Makes sense Mystique would want to sully Wolverine’s reputation after the hell he put her through (and he does eventually come back to finish the job he left a few years after this). But how much more damage could Mystique inflict? Wolverine’s mental state holds up about as well as tissue paper in a rainstorm. He snaps and massacres groups of innocent people at least once a solo series, blaming everything on mindwipes or memory repression or no more beer. The superhero community just accepts that all the good Wolverine does is worth him flying off the handle and killing bears with his bare hands while he runs around the woods naked every once in a while.

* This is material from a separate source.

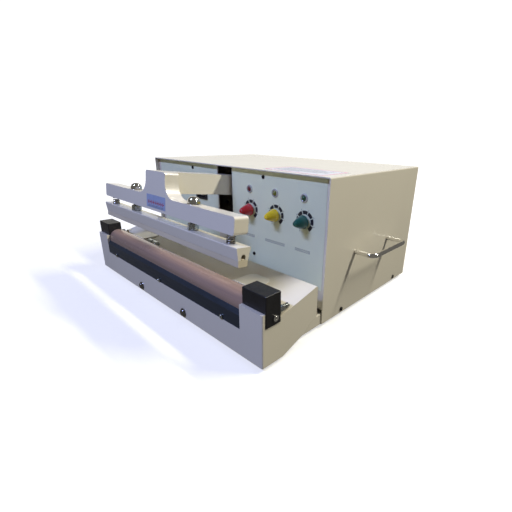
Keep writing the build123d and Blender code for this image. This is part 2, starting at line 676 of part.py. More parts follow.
KNOB_BACK = PANEL_Y - LABEL_T - 4.4
KNOB_L = 25.0
KNOB_BASE_R = 12.5
timer_knobs = {}
for name, x in zip(("cycle", "cooling", "sealing"), KNOB_X):
    with BuildPart() as timer_knob:
        with BuildSketch(Plane((x, KNOB_BACK, KNOB_Z), x_dir=(1, 0, 0), z_dir=(0, 0, 1))):
            with BuildLine():
                Polyline((0, 0), (KNOB_BASE_R, 0), (KNOB_BASE_R, -3.0))
                Spline(
                    (KNOB_BASE_R, -3.0),
                    (KNOB_BASE_R * 0.84, -10.0),
                    (KNOB_BASE_R * 0.58, -19.0),
                    (0, -KNOB_L),
                    tangents=((-0.1, -1), (-1, 0)),
                )
                Line((0, -KNOB_L), (0, 0))
            make_face()
        revolve(axis=Axis((x, KNOB_BACK, KNOB_Z), (0, 1, 0)))
        # the shaft that turns in the potentiometer's bush
        with Locations(Plane((x, KNOB_BACK, KNOB_Z), z_dir=(0, 1, 0))):
            Cylinder(POT_SHAFT_R, 9.0, align=(Align.CENTER, Align.CENTER, Align.MIN))
    timer_knobs[name] = timer_knob

with BuildPart() as lamp_bezels:
    for x in LAMP_X:
        with Locations(Plane((x, PANEL_Y - LABEL_T, LAMP_Z), z_dir=(0, -1, 0))):
            Cylinder(LAMP_BEZEL_R, 2.4, align=(Align.CENTER, Align.CENTER, Align.MIN))
            Cylinder(LAMP_BODY_R, 12.0, align=(Align.CENTER, Align.CENTER, Align.MAX))
            Hole(LENS_R + FIT, 20.0)

lamps = {}
for name, x in zip(("cycle", "cooling", "sealing"), LAMP_X):
    with BuildPart() as lamp:
        with Locations(Plane((x, PANEL_Y - LABEL_T, LAMP_Z), z_dir=(0, -1, 0))):
            Cylinder(LENS_R, 8.0, align=(Align.CENTER, Align.CENTER, Align.MAX))
            Cylinder(LENS_R, 2.6, align=(Align.CENTER, Align.CENTER, Align.MIN))
            with Locations((0, 0, 2.6)):
                Sphere(LENS_R, arc_size1=0)
    lamps[name] = lamp

SWITCH_FACE = PANEL_Y - LABEL_T
ROCKER_PIVOT_Y = SWITCH_FACE + 4.0
ROCKER_W = 29.0
ROCKER_PIN_R = 1.5
with BuildPart() as power_switch_body:
    with BuildSketch(facing(SWITCH_FACE)):
        with Locations((SWITCH_X, SWITCH_Z)):
            RectangleRounded(SWITCH_W, SWITCH_H, 4.0)
    extrude(amount=2.5)
    with BuildSketch(facing(SWITCH_FACE)):
        with Locations((SWITCH_X, SWITCH_Z)):
            Rectangle(SWITCH_W - 9.0, SWITCH_H - 7.0)
    extrude(amount=-24.0)
    with BuildSketch(facing(SWITCH_FACE - 2.5)):
        with Locations((SWITCH_X, SWITCH_Z)):
            Rectangle(ROCKER_W + 1.0, SWITCH_H - 9.0)
    extrude(amount=-18.0, mode=Mode.SUBTRACT)
    with BuildSketch(across(SWITCH_X - ROCKER_W / 2 - 2.5)):
        with Locations((ROCKER_PIVOT_Y, SWITCH_Z)):
            Circle(ROCKER_PIN_R + FIT)
    extrude(amount=ROCKER_W + 5.0, mode=Mode.SUBTRACT)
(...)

It’s almost impressive how long Osborn held onto his sanity during Dark Reign. The dude handled nonstop problems and issues — the same issues that undid Iron Man’s rule — and yet until Siege he never reverted into his Green Goblin crazy pumpkin-chucking persona he triggers as quickly as stepping on Bruce Banner’s foot turns him into the Hulk. Well, I don’t think he Green Goblin’d publicly. I mean, not around cameras and stuff. So Mystique, who battles foes mainly by immediately detecting and hitting all the right emotional nerves, now gets to argue with a man as uncaring and vindictive as herself. In a sick way, it’s refreshing to see a completely honest Osborn.
Y’know how I mentioned earlier that Mystique defeats her opponents with emotional manipulation? I’m sorry, I meant kung fu.
The problem with an extended lifespan, like Mystique possesses, is that after her hundred plus years of life, not much is left on her bucket list. She reverts back to a teenager whose iPad broke: she just sort of wanders around, joins random groups of dubious people, and finds out what trouble she can get into. Her current goal? Totally murdering Wolverine for leaving her for dead in the desert tops the list. And what’s the best way to get to Wolverine? Besides free back hair waxes? His family, of course.
To be fair to Mystique, Wolverine has lots of sons. Most he doesn’t know about. But the Japanese name could only indicate the mother’s identity being Itsu, the woman Wolverine loved with all his heart and soul. Osborn just uttered the magic words.
With Osborn’s team now complete, it’s time for him to begin the mission: annoy the real X-Men.